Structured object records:

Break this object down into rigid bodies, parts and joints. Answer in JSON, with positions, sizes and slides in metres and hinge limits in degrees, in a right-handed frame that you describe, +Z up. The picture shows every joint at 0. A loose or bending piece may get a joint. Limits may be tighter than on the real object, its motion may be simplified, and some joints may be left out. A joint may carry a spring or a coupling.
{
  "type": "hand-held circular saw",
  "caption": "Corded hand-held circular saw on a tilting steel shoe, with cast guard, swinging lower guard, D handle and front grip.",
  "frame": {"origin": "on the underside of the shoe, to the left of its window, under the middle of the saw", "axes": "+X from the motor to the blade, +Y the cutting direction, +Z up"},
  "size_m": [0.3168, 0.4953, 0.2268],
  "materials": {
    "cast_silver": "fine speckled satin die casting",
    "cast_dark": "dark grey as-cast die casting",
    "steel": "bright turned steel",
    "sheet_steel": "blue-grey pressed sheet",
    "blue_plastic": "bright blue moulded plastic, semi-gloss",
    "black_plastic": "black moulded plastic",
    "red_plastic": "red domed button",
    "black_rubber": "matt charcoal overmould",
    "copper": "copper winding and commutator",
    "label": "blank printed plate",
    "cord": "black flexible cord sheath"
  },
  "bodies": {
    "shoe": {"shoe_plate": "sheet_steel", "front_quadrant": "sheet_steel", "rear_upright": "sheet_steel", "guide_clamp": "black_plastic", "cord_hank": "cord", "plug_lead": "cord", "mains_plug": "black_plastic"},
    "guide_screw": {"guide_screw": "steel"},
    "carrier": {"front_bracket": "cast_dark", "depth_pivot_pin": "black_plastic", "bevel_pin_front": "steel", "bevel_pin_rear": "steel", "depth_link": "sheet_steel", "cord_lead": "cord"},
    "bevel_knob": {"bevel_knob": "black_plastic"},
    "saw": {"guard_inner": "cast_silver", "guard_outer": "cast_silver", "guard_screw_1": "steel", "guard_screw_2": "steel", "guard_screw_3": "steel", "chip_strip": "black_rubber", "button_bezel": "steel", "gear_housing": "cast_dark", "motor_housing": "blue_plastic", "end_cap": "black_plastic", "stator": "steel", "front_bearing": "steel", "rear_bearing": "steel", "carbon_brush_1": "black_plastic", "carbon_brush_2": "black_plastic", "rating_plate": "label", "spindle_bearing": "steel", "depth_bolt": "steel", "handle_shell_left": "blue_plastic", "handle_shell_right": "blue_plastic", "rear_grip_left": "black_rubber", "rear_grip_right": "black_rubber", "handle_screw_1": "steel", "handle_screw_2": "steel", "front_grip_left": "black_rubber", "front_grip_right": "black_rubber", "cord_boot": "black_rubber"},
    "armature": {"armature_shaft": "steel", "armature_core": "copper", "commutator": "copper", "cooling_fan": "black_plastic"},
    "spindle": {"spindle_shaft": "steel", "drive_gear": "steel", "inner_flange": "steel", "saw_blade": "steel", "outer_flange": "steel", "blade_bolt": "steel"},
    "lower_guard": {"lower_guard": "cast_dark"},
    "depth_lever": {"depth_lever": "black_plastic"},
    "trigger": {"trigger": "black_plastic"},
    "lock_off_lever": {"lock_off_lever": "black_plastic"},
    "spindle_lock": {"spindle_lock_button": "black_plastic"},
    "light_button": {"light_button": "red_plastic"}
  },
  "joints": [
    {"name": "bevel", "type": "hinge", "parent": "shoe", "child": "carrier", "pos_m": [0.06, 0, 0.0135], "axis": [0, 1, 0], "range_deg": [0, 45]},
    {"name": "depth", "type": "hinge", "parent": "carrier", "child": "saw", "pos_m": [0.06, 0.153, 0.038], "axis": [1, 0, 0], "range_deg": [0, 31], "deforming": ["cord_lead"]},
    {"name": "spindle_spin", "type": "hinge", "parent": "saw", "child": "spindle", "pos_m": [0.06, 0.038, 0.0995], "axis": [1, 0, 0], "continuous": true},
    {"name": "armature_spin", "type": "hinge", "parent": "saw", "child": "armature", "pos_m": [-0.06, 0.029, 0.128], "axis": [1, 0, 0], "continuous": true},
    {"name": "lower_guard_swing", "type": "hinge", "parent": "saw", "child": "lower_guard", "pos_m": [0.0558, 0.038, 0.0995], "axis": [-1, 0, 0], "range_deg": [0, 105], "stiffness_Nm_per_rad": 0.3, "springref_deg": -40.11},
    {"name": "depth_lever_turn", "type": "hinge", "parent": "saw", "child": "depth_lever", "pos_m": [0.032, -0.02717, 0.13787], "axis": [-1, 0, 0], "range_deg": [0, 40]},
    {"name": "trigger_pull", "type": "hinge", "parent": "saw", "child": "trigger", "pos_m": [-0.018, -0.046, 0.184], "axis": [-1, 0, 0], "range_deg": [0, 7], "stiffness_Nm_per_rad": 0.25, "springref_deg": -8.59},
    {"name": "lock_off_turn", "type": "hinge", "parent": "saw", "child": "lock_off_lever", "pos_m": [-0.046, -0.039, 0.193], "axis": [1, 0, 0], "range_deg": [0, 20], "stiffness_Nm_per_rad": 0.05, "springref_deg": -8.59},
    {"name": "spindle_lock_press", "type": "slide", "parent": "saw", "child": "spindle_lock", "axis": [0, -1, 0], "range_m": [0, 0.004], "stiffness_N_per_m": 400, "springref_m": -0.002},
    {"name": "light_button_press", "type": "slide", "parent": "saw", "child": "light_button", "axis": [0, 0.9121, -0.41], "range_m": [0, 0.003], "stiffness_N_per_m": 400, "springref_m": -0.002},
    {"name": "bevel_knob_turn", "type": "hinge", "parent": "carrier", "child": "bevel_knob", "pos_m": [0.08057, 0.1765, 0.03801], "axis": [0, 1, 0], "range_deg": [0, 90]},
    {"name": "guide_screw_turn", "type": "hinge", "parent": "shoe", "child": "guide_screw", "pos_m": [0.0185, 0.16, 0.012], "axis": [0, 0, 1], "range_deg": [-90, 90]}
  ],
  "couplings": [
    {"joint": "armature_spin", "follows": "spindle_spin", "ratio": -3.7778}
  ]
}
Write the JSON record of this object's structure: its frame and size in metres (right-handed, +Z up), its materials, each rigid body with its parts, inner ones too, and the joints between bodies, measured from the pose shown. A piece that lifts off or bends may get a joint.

Exercise instructions:
Determine the number of lines containing "parts". Write only that number.

Written answer:
2